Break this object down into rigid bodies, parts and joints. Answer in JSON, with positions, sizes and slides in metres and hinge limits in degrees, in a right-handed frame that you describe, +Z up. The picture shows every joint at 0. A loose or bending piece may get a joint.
------------------------------------------------------------------------
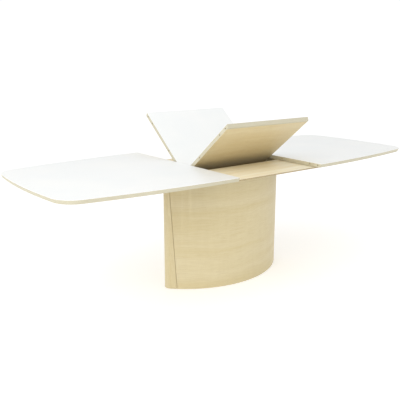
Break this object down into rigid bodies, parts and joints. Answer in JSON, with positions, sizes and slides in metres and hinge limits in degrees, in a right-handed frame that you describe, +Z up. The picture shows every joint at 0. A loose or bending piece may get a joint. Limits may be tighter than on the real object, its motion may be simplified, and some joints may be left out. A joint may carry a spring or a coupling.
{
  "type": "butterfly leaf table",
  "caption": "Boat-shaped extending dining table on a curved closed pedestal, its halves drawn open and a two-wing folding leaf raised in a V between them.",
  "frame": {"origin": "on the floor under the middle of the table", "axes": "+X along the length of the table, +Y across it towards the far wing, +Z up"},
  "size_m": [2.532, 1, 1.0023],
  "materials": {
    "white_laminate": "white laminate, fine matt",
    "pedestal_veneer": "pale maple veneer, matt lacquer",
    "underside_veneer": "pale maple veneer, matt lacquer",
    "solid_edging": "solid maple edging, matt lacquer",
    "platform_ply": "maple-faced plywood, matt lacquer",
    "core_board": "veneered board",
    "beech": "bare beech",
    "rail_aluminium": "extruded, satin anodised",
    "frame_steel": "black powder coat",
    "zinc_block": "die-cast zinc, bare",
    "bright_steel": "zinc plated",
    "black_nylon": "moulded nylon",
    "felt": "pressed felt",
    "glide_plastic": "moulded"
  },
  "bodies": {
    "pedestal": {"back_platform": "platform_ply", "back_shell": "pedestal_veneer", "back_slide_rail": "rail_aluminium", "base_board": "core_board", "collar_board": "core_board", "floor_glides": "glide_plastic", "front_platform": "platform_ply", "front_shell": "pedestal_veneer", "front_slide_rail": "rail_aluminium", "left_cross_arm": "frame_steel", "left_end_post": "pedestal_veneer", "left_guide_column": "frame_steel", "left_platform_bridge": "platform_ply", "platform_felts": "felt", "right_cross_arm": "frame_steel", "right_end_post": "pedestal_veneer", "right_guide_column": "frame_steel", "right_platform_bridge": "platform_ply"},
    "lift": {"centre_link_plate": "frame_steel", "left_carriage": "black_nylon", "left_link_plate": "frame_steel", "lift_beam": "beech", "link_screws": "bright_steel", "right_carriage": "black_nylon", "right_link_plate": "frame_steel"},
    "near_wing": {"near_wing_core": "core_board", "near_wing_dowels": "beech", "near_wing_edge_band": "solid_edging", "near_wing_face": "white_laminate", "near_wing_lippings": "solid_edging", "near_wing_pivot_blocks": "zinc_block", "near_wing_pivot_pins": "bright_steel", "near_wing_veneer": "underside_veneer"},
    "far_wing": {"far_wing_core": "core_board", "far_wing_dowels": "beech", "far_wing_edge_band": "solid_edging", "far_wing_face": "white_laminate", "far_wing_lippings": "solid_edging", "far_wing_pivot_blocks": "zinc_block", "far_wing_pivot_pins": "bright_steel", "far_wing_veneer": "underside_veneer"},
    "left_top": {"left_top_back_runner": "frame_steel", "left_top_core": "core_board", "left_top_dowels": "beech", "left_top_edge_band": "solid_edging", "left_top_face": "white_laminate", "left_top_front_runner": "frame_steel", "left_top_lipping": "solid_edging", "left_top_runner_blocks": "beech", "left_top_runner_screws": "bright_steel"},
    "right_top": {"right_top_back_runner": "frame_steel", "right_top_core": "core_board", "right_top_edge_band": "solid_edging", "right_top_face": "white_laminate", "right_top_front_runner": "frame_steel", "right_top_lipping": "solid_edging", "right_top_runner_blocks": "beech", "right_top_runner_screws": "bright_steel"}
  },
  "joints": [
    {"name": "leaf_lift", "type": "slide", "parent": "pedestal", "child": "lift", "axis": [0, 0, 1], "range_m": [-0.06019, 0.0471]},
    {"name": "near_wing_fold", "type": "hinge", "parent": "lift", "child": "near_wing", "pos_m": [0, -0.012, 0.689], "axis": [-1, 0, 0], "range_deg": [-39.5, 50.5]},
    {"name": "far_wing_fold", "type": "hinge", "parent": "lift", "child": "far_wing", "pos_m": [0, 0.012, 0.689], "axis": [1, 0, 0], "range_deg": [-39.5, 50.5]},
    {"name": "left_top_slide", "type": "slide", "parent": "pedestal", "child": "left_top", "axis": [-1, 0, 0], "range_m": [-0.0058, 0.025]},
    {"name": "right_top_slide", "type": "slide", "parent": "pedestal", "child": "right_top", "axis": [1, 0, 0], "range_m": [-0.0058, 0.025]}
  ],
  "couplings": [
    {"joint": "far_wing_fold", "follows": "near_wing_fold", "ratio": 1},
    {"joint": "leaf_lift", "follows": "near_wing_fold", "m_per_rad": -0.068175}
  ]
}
------------------------------------------------------------------------
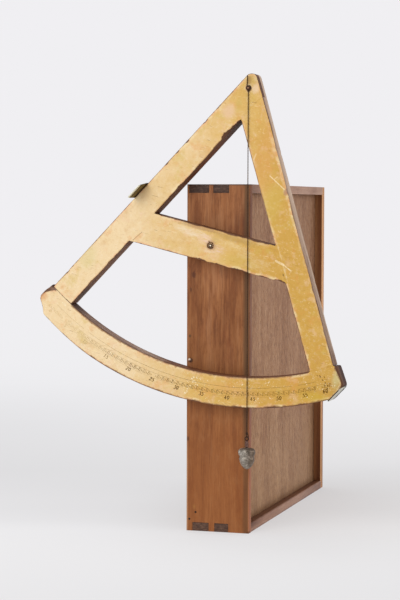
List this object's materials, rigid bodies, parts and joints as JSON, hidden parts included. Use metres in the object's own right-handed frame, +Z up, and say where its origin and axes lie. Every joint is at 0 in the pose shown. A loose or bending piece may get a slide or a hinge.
------------------------------------------------------------------------
What needs to be done –
In the entries above, count each line that holds "origin". Give the total and nothing else.

The response –
2